We criticized the view that the mind is made up of representations inside the head. The cognitive science version says that the mind is a computer—the representations are the software, and the brain is the hardware. Although cognitive scientists today don’t think the brain works the way a digital computer does, many of them, especially if they’re neuroscientists, still think the mind is something in the head or the brain. And this idea shows up in the neuroscience of meditation. But this idea is confused. It’s like saying that flight is inside the wings of a bird. The mind is relational. It’s a way of being in relation to the world. You need a brain, just as the bird needs wings, but the mind exists at a different level—the level of embodied being in the world.

What’s your alternative view of the mind?
The alternative view we put forward is that cognition is a form of embodied action. “Embodied” means that the rest of the body, not just the brain, is crucial; “action” means that agency—the capacity to act in the world—is central. Cognition is an expression of our bodily agency. We inhabit a meaningful world because we bring forth or enact meaning. We called this view “enaction” or the “enactive approach.”

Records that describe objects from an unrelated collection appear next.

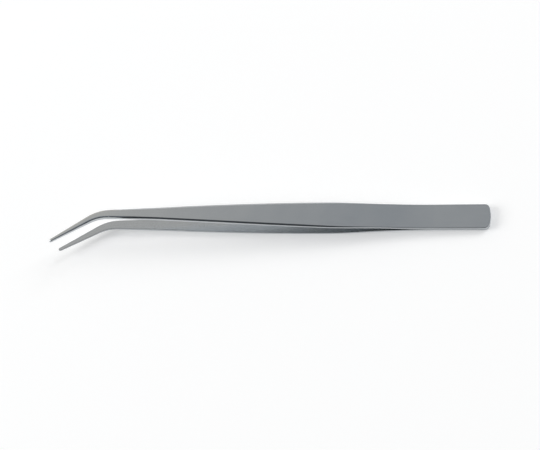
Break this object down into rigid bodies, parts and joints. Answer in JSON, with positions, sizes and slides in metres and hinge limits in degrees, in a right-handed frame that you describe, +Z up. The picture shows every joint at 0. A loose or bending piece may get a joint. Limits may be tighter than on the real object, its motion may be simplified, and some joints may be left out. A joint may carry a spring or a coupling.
{
  "type": "bent tip tweezers",
  "caption": "Slim spring tweezers with a flat welded back end, bowed bevelled arms and fine blunt points turned aside by a gentle bend.",
  "frame": {"origin": "on the surface the tweezers lie on, under the middle of their bounding box", "axes": "+X along the arms towards the welded back end, +Y away from the side the points are turned to, +Z up from the surface they lie on"},
  "size_m": [0.2012, 0.0192, 0.0179],
  "materials": {
    "arm_steel": "fine satin stainless steel"
  },
  "bodies": {
    "root": {"upper_arm": "arm_steel", "lower_arm": "arm_steel"}
  },
  "joints": []
}
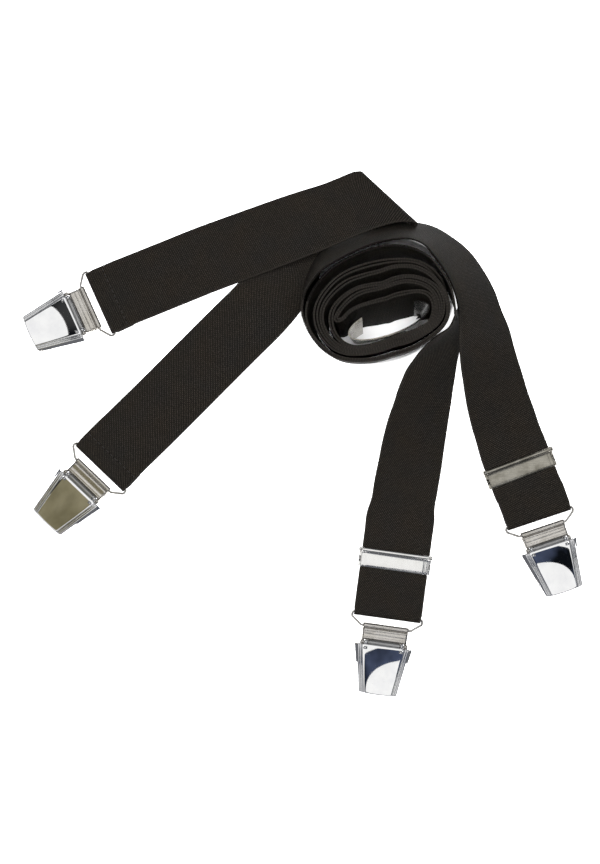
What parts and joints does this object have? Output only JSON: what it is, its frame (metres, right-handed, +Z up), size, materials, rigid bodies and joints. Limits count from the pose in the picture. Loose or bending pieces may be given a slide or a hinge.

In the enactive approach, being human is a matter of inhabiting the human world of culture and shared bodily practices. Of course we need our brain to do this, but we also need that world to be in place in order for the human brain to develop properly. The brain is what philosophers call a necessary “enabling condition” for mind and meaning, while enculturation is a necessary enabling condition for the brain. What’s important is not just what is inside the brain but what the brain is inside of—the larger space of the body and culture. That is where we find mind and meaning.

In 1996, Francis Crick stated that consciousness is now largely a scientific problem. As a philosopher, do you agree? If not, why not?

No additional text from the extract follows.